En attendant une nécessaire amélioration des conditions de travail, la pénibilité doit être mieux reconnue au niveau de la retraite, sans oublier celle qui caractérise les métiers féminins : or celle-ci est « largement occultée », comme l’a établi notamment le Conseil économique, social et environnemental.
Alors que les inégalités de pensions entre les sexes sont dues aux inégalités de salaires et aux interruptions de carrière des femmes pour prendre en charge les enfants du fait de l’insuffisance des modes d’accueil, l’instauration, en 2019, d’un « index de l’égalité » s’est révélée très insuffisante pour améliorer l’égalité salariale, et rien n’est réellement fait pour permettre aux femmes de rester en emploi à l’arrivée d’un enfant.

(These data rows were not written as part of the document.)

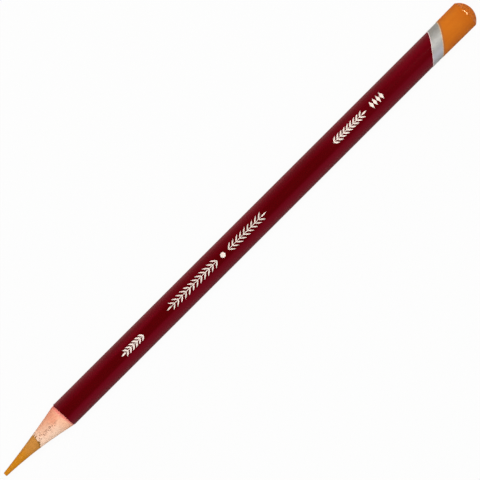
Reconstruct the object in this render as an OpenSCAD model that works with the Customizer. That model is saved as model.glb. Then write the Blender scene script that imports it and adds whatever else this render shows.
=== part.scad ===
// Round pastel pencil, sharpened.
// A soft pastel core lies glued between two grooved wood slats. The turned barrel is lacquered,
// given a slanting silver band and dipped in the core's own colour over a domed end.
// The other end is ground to a long hollow point that cuts through lacquer, wood and core alike.
//
// The pencil lies along X with its axis on the origin: the point faces -X, the dipped end +X.
// The glue line between the slats stands upright, in the XZ plane. Millimetres and degrees.

/* [Pencil] */
// Length over all, from the blunt tip to the top of the dome
pencil_length = 177; // [140:1:215]
// Diameter over the barrel lacquer
barrel_d = 7.8; // [6.5:0.1:9.5]
// Diameter of the pastel core
core_d = 4; // [3:0.1:5]

/* [Ground point] */
// Length of the point, from the blunt tip to where the grind leaves the lacquer
point_length = 22.65; // [18:0.05:28]
// Diameter of the blunt tip
tip_d = 1.15; // [0.8:0.05:1.8]
// Radius of the hollow that the grinding wheel leaves along the point
grind_radius = 170; // [130:1:400]
// Angle between the axis of the grind and the axis of the barrel
grind_lean = 0.8; // [0:0.1:1.2]
// Distance behind the tip where the two axes cross
lean_crossing = 17.5; // [12:0.5:20]

/* [Broken edges] */
// Corners in the chipped front edge of the wood
chip_count = 34; // [20:2:48]
// Deepest chip, along the pencil
chip_depth = 0.8; // [0.2:0.05:1.2]
// Corners in the torn edge of the lacquer
tear_count = 56; // [32:4:80]
// Deepest tear, along the pencil
tear_depth = 0.3; // [0.1:0.05:0.4]
// Seed of the broken edges
edge_seed = 11; // [1:1:99]

/* [Coats] */
// Thickness of the barrel lacquer
lacquer_t = 0.16; // [0.16:0.01:0.25]
// Thickness of the silver band over the lacquer
silver_t = 0.04; // [0.03:0.01:0.06]
// Thickness of the end dip at its edge, over the silver
dip_t = 0.05; // [0.03:0.01:0.08]
// Thickness of the bead that the dip gathers at the rim, over the lacquer
bead_t = 0.175; // [0.15:0.005:0.25]
// Thickness of the end dip over the dome
dome_t = 0.12; // [0.08:0.01:0.15]

/* [Dipped end] */
// Height of the dome above the rim
dome_h = 2.3; // [1.2:0.1:2.8]
// Rounding of the painted rim
rim_rounding = 0.4; // [0.2:0.05:0.6]
// Distance along the axis from the top of the dome to the dip's edge
dip_reach = 12.1; // [9:0.1:16]
// Width of the silver band along the pencil
band_w = 4.1; // [2:0.1:6]
// Stretch of the silver band that lies hidden under the dip
band_lap = 1.5; // [0.5:0.1:2.5]
// Slant of the dip lines, from square to the barrel
dip_slant = 35.2; // [0:0.1:40]
// Turn of the slant about the barrel, from the -Y side
dip_turn = 17; // [-90:1:90]

/* [Hidden] */

turned_fn = 96;
// The wheel's circle is so large that it needs more sides for the same smoothness
wheel_fn = 1440;

core_r = core_d / 2;
barrel_r = barrel_d / 2;
wood_r = barrel_r - lacquer_t;
silver_r = barrel_r + silver_t;
dip_edge_r = silver_r + dip_t;
rim_r = barrel_r + bead_t;
tip_r = tip_d / 2;

tip_x = -pencil_length / 2;
dome_top_x = pencil_length / 2;

// Room that every cutting body keeps beyond what it cuts
spare = 2;
cutter_r = barrel_d;

// The hollow of the point is an arc through the tip's corner and the shoulder
shoulder = [barrel_r, point_length];
tip_corner = [tip_r, 0];
arc_chord = shoulder - tip_corner;
arc_middle = (shoulder + tip_corner) / 2;
arc_rise = sqrt(pow(grind_radius, 2) - pow(norm(arc_chord) / 2, 2));
arc_centre = arc_middle + [arc_chord[1], -arc_chord[0]] / norm(arc_chord) * arc_rise;

// Distance behind the tip at which the grind reaches a radius, and its slope there
function grind_at(r) = arc_centre[1] + sqrt(pow(grind_radius, 2) - pow(arc_centre[0] - r, 2));
function grind_slope(r) = (grind_at(r) - arc_centre[1]) / (arc_centre[0] - r);

// How far the lean of the grind moves its edge along the pencil, on the +Y side, at a radius
function lean_swing(r) = (lean_crossing - grind_at(r)) * tan(grind_lean) / grind_slope(r);

// The dome is a sphere through the rim and the top
dome_r = (pow(dome_h, 2) + pow(rim_r, 2)) / (2 * dome_h);
dome_centre_x = dome_top_x - dome_r;
blank_dome_r = dome_r - dome_t;

// Centre of the small circle that rounds the rim into the dome
rounding_r = rim_r - rim_rounding;
rounding_x = dome_centre_x + sqrt(pow(dome_r - rim_rounding, 2) - pow(rounding_r, 2));

// Where the two slanting edges cross the axis, and the foremost point of the dip
dip_edge_x = dome_top_x - dip_reach;
band_edge_x = dip_edge_x - band_w;
dip_front_x = dip_edge_x - tan(dip_slant) * rim_r;

// The lacquer is torn back to where the grind has left this share of its thickness
tear_share = 0.35;
tear_r = wood_r + lacquer_t * tear_share;
// Share of the deepest bite that every corner of a broken edge loses
least_bite = 0.12;

// Turns a profile of [radius, place along X] about the pencil's axis
module turned() {
    rotate([0, 90, 0])
        rotate_extrude($fn = turned_fn)
            children();
}

// The blank at a radius: a rod whose far end is domed, with spare length at the point
module blank(r) {
    turned()
        intersection() {
            translate([0, tip_x - spare])
                square([r, pencil_length + spare]);
            union() {
                translate([0, tip_x - spare])
                    square([barrel_d, dome_centre_x - tip_x + spare]);
                translate([0, dome_centre_x])
                    circle(r = blank_dome_r, $fn = turned_fn);
            }
        }
}

// The round hole that a coat or a pair of slats leaves for what it encloses
module bore(r) {
    turned()
        translate([0, -pencil_length])
            square([r, 2 * pencil_length]);
}

// Everything that the grinding wheel takes off, and what is broken from the tip
module ground_away() {
    translate([tip_x + lean_crossing, 0, 0])
        rotate([0, 0, grind_lean])
            translate([-lean_crossing, 0, 0])
                turned() {
                    intersection() {
                        translate(arc_centre)
                            circle(r = grind_radius, $fn = wheel_fn);
                        square([cutter_r, point_length + spare]);
                    }
                    translate([0, -2 * spare])
                        square([cutter_r, 2 * spare]);
                }
}

// A ring-shaped cutter that bites an edge back to a ragged line round the pencil.
// The line stands at_r out from the axis, follows the leaning grind and is never bitten deeper than depth.
module ragged_edge(at_r, count, depth, seed) {
    bites = rands(depth * least_bite, depth, count, seed);
    line = [
        for (i = [0 : count - 1])
            tip_x + grind_at(at_r) + lean_swing(at_r) * cos(i * 360 / count) + bites[i]
    ];
    start = [for (i = [0 : count - 1]) tip_x + grind_at(at_r) - spare];
    function ring(r, xs) = [
        for (i = [0 : count - 1])
            [xs[i], r * cos(i * 360 / count), r * sin(i * 360 / count)]
    ];
    // Four rings of corners: inside and outside at the start, then outside and inside at the ragged line
    points = concat(
        ring(at_r - spare / 2, start),
        ring(at_r + spare / 2, start),
        ring(at_r + spare / 2, line),
        ring(at_r - spare / 2, line)
    );
    faces = [
        for (k = [0 : 3], i = [0 : count - 1], half = [0, 1])
            let (
                here = k * count,
                next = (k + 1) % 4 * count,
                j = (i + 1) % count
            )
            half == 0 ? [here + i, next + j, here + j] : [here + i, next + i, next + j]
    ];
    polyhedron(points, faces);
}

// Sets a child square to the slanting dip line that crosses the axis at x
module at_dip_line(x) {
    translate([x, 0, 0])
        rotate([180 + dip_turn, 0, 0])
            rotate([0, 0, dip_slant])
                children();
}

// All that lies on the dome's side of a dip line
module beyond_line(x) {
    at_dip_line(x)
        translate([0, -pencil_length / 2, -pencil_length / 2])
            cube(pencil_length);
}

// All that lies on the point's side of a dip line
module before_line(x) {
    at_dip_line(x)
        translate([-pencil_length, -pencil_length / 2, -pencil_length / 2])
            cube(pencil_length);
}

module pastel_core() {
    color("#CE9230")
        difference() {
            blank(core_r);
            ground_away();
        }
}

// One slat, grooved for half of the core; side is 1 for the +Y slat and -1 for the -Y slat
module wood_slat(side) {
    color(side > 0 ? "#EFB18C" : "#F0CDA8")
        difference() {
            intersection() {
                blank(wood_r);
                translate([-pencil_length, side > 0 ? 0 : -cutter_r, -cutter_r])
                    cube([2 * pencil_length, cutter_r, 2 * cutter_r]);
            }
            bore(core_r);
            ground_away();
            ragged_edge(core_r, chip_count, chip_depth, edge_seed);
        }
}

module barrel_lacquer() {
    color("#5E0610")
        difference() {
            blank(barrel_r);
            bore(wood_r);
            ground_away();
            ragged_edge(tear_r, tear_count, tear_depth, edge_seed + 1);
        }
}

module silver_band() {
    color("#B4B4AE")
        difference() {
            turned()
                translate([barrel_r, band_edge_x - barrel_d])
                    square([silver_t, dome_centre_x - band_edge_x + barrel_d]);
            beyond_line(dip_edge_x + band_lap);
            before_line(band_edge_x);
        }
}

// The painted outside of the dipped end: a slight taper up to the bead, a rounded rim and the dome
module dip_outside() {
    turned() {
        polygon([
            [0, dip_front_x],
            [dip_edge_r, dip_front_x],
            [rim_r, rounding_x],
            [rounding_r, rounding_x],
            [0, dome_centre_x]
        ]);
        translate([rounding_r, rounding_x])
            intersection() {
                circle(r = rim_rounding, $fn = turned_fn);
                square(rim_rounding);
            }
        intersection() {
            translate([0, dome_centre_x])
                circle(r = dome_r, $fn = turned_fn);
            polygon([
                [0, dome_centre_x],
                [rounding_r, rounding_x] * 2 - [0, dome_centre_x],
                [0, dome_top_x + dome_r]
            ]);
        }
    }
}

module end_dip() {
    color("#CC6C1A")
        difference() {
            intersection() {
                dip_outside();
                beyond_line(dip_edge_x);
            }
            blank(barrel_r);
            silver_band();
        }
}

pastel_core();
wood_slat(1);  // wood_slat_left
wood_slat(-1);  // wood_slat_right
barrel_lacquer();
silver_band();
end_dip();
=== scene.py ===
"""Looks of a sharpened round pastel pencil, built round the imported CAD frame.

The pencil lies along X with its point at -X. Sizes in this file are millimetres and degrees, but
the floor and lamps are metres; meshes are made in metres, in the frame's own place.
"""

import logging
import math
from dataclasses import dataclass, field
from enum import Enum
from typing import Callable, Mapping, Sequence

import bmesh
import bpy
import numpy as np
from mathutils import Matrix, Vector


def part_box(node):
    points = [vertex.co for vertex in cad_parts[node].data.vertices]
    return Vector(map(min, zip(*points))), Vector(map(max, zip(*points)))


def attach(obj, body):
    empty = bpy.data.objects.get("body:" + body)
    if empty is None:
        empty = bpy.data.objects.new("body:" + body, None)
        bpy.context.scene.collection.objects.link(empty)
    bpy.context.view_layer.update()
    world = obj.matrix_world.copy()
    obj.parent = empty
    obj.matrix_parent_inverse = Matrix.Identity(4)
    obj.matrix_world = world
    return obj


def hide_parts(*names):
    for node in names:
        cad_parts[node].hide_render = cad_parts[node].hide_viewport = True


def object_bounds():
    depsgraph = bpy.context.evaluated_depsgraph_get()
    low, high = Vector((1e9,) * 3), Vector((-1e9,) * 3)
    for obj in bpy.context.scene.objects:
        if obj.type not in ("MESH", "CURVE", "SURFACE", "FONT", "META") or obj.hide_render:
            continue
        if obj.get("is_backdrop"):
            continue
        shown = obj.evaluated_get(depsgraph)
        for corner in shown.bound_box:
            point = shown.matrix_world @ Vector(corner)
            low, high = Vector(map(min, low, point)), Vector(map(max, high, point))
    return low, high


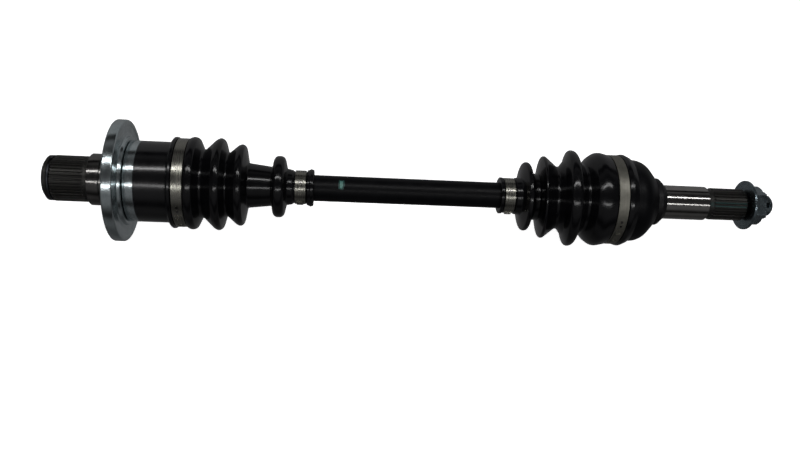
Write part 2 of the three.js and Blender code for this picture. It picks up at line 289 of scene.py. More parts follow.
def curved_track(x, pitch_radius, track_radius, steps=240):
    """How far a track curved about the joint centre reaches out at distance x from the centre."""
    furthest = pitch_radius + track_radius

    def reach(off):
        for k in range(steps):
            r = furthest * (1 - k / steps)
            along = math.hypot(x, r * math.cos(off)) - pitch_radius
            if math.hypot(along, r * math.sin(off)) <= track_radius:
                return r
        return 0

    return reach


# ---------------------------------------------------------------- meshes


class Shape:
    """Closed surfaces gathered into one mesh, in millimetres."""

    def __init__(self):
        self.points = []
        self.faces = []
        self.finishes = []

    def at(self, x, r, angle):
        self.points.append((x * MM, -r * math.sin(angle) * MM, r * math.cos(angle) * MM))
        return len(self.points) - 1

    def face(self, corners, finish):
        self.faces.append(corners)
        self.finishes.append(finish)

    def turn(self, outline, segments, finish_at=None, closed=False):
        """A solid turned about the axle. r may be a function of the angle. An outline that isn't
        closed starts and ends on the centre line."""
        angles = [2 * math.pi * i / segments for i in range(segments)]
        rings = []
        for x, r in outline:
            if callable(r):
                rings.append([self.at(x, r(a), a) for a in angles])
            elif r < 1e-6:
                rings.append([self.at(x, 0, 0)])
            else:
                rings.append([self.at(x, r, a) for a in angles])
        last = len(rings) if closed else len(rings) - 1
        for k in range(last):
            one, two = rings[k], rings[(k + 1) % len(rings)]
            (x0, r0), (x1, r1) = outline[k], outline[(k + 1) % len(rings)]
            radii = [r(0) if callable(r) else r for r in (r0, r1)]
            finish = finish_at((x0 + x1) / 2, sum(radii) / 2) if finish_at else 0
            for i in range(segments):
                j = (i + 1) % segments
                if len(one) == 1:
                    self.face([one[0], two[j], two[i]], finish)
                elif len(two) == 1:
                    self.face([one[i], one[j], two[0]], finish)
                else:
                    self.face([one[i], one[j], two[j], two[i]], finish)
        return self

    def sweep(self, section, start, end, finish=0, step=3.0):
        """A section of (x, r) points swept round the axle between two angles in degrees."""
        count = max(1, round(abs(end - start) / step))
        rings = []
        for k in range(count + 1):
            angle = math.radians(start + (end - start) * k / count)
            rings.append([self.at(x, r, angle) for x, r in section])
        size = len(section)
        for one, two in zip(rings, rings[1:]):
            for i in range(size):
                j = (i + 1) % size
                self.face([one[i], one[j], two[j], two[i]], finish)
        self.face(list(reversed(rings[0])), finish)
        self.face(rings[-1], finish)
        return self

    def made(self, name, finishes, smooth_below=SMOOTH_BELOW):
        """The shape as an object, shaded smooth except at its sharp edges."""
        mesh = bpy.data.meshes.new(name)
        mesh.from_pydata(self.points, [], self.faces)
        mesh.polygons.foreach_set("material_index", self.finishes)
        work = bmesh.new()
        work.from_mesh(mesh)
        bmesh.ops.recalc_face_normals(work, faces=work.faces)
        work.to_mesh(mesh)
        work.free()
        made = bpy.data.objects.new(name, mesh)
        bpy.context.scene.collection.objects.link(made)
        for finish in finishes:
            mesh.materials.append(finish)
        smooth(mesh, smooth_below)
        return made


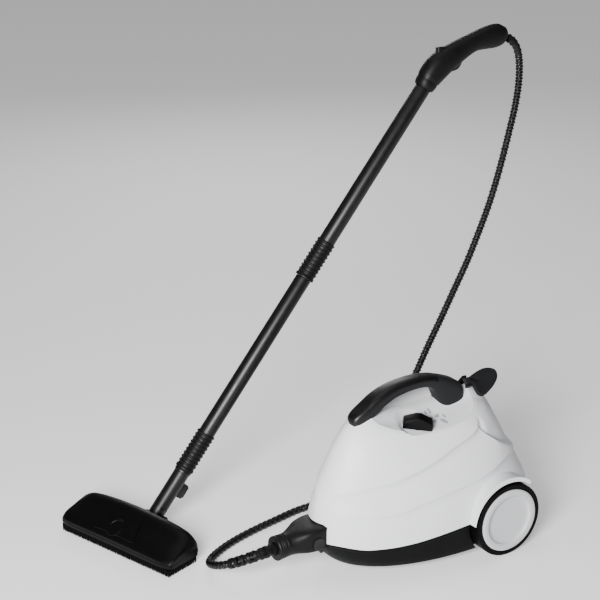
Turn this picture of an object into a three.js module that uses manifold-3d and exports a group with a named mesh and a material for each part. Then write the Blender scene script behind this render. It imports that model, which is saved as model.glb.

Le taux d’activité des femmes reste ainsi très inférieur à celui des hommes, entraînant des pensions plus faibles pour elles, mais privant aussi les caisses de retraite de recettes de cotisations. Pour mieux financer les retraites, le gouvernement se focalise sur l’augmentation du taux d’emploi des seniors, déplorant un taux plus faible que dans les autres pays. Il semble lui échapper que le taux d’emploi des femmes place la France au 25e rang des 38 pays de l’OCDE, et qu’il y aurait là de forts progrès potentiels !
Présenter la réforme comme juste pour les femmes relève du boniment. La vérité est que les mesures prévues à ce jour aggraveront la situation des femmes, et que rien de ce qui permettrait de l’améliorer n’est prévu.